A round loaf with floral decoration

During the coffee break, he admits: “I haven’t eaten any more flatbread since I’ve been at Jowa. I love Swiss bread.” He proudly shows off pictures on his mobile phone of a loaf that he created for the final examination, called "rose bread". It is a lovingly fashioned work of art: a round loaf of half-and-half bread, with a braided pattern around the edge and decorated on top with three small roses shaped out of bread dough. For this recipe, the dough mustn’t be too dry, but also not too wet, Asaad explains. “Otherwise the braided pattern doesn’t adhere nicely.” He had to come up with his own innovation for the roses. “As the small leaves cook faster than the loaf, I froze them before baking them. This means that, in the end, everything comes out of the oven with a uniform brown colour.” He received a grade of 5.9 for this high level of creativity and precise work. Thanks to Asaad’s excellent final result, Jowa is supporting him through two additional years of his apprenticeship, after which he will be awarded a Federal Diploma of Vocational Education and Training.
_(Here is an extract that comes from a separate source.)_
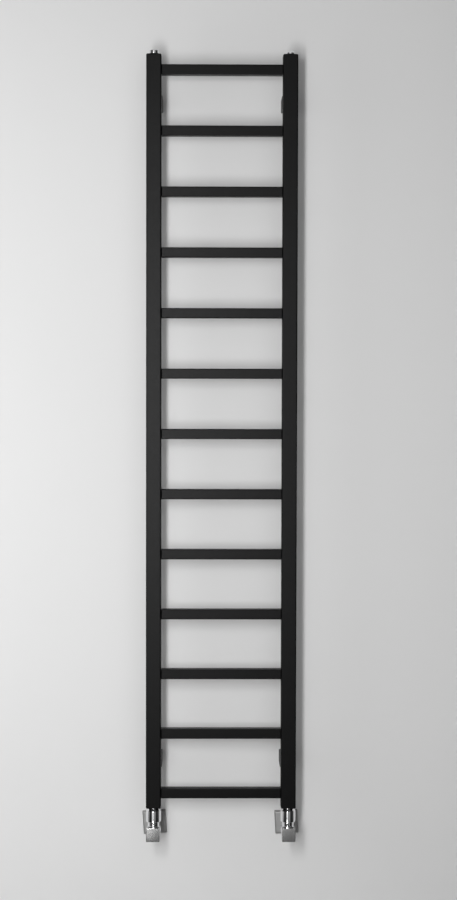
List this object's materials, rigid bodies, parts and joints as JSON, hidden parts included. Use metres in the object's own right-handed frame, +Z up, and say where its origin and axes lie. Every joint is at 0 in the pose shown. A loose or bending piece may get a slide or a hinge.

Asaad didn’t find it easy to make the switch from working as a tailor to a baker at the beginning. He really enjoyed his old job. “But the more I learned in the bakery, the better I liked my new profession.” Today, he can express his creativity in the bakery.

Fuad brushes egg yolk onto a braid

Zwei Wohnorte

It’s hectic now in the Bern bakery. Two young men with grey aprons and white head coverings are sliding racks containing various types of bread across the room. A third cuts Wähe fruit tarts into slices using a large knife. A fourth takes the finished loaves out of the oven using an oven paddle. At the same time, Fuad Asaad brushes egg onto the loaves with an expert touch. It’s now just before 10 a.m. Assad has been in the bakery since 4.15 a.m. this morning. He bakes rolls, braided bread and Wähe tarts for the Migros Marktgasse store in Bern and also makes sandwiches for the Migros restaurant in the same building. His daily rhythm has shifted as a result of the early starts for work. He ate a hot meal at 7 a.m. “Sometimes we heat up some spaghetti.” When he gets back home at 2 p.m., he studies for his training course or his German classes. He goes to bed at 6 p.m. His wife and children return home shortly after this. “Unfortunately, I don’t get to see my family much at the moment. I hope things will improve after I’ve finished my training,” says Asaad a little dejectedly. But he accepts this inconvenience.

"I haven’t eaten any more flatbread since I’ve been at Jowa."

Fuad Asaad (34)

The young man works at the Jowa bakery in the centre of Bern for six-week spells. After this, he switches to the training bakery at Gränichen in Aargau. When he is here, he stays in a small room provided by Jowa. His wife stays behind at their flat in Bern with the three children. When he’s in Gränichen, where bread and pastry products are produced for the staff restaurant, Assad has a little more free time than he does when he’s working at the Jowa in-store bakery. The apprentice advisor is present on site and assists the apprentices. “I like the change of scenery. In Bern, I’m an important part of the team, while in Gränichen I’m always learning new things.” At 34, Fuad Asaad is the oldest apprentice. “I’ve been mistaken for the instructor before,” he says with a chuckle. However he gets along very well with his fellow students. Asaad is also well-integrated into the bakery. While his colleagues are shaping bread with rapid hand movements or putting things into the oven, they share a few jokes together. It’s a light-hearted atmosphere.

Fuad holds a tray of braided bread dough

Meanwhile, the braided bread has risen and is ready to go in the oven. “The top one’s still free,” calls out the head baker. Assad opens the oven door with a glove and shoves in one tray after the other. Four more hours until the end of the shift.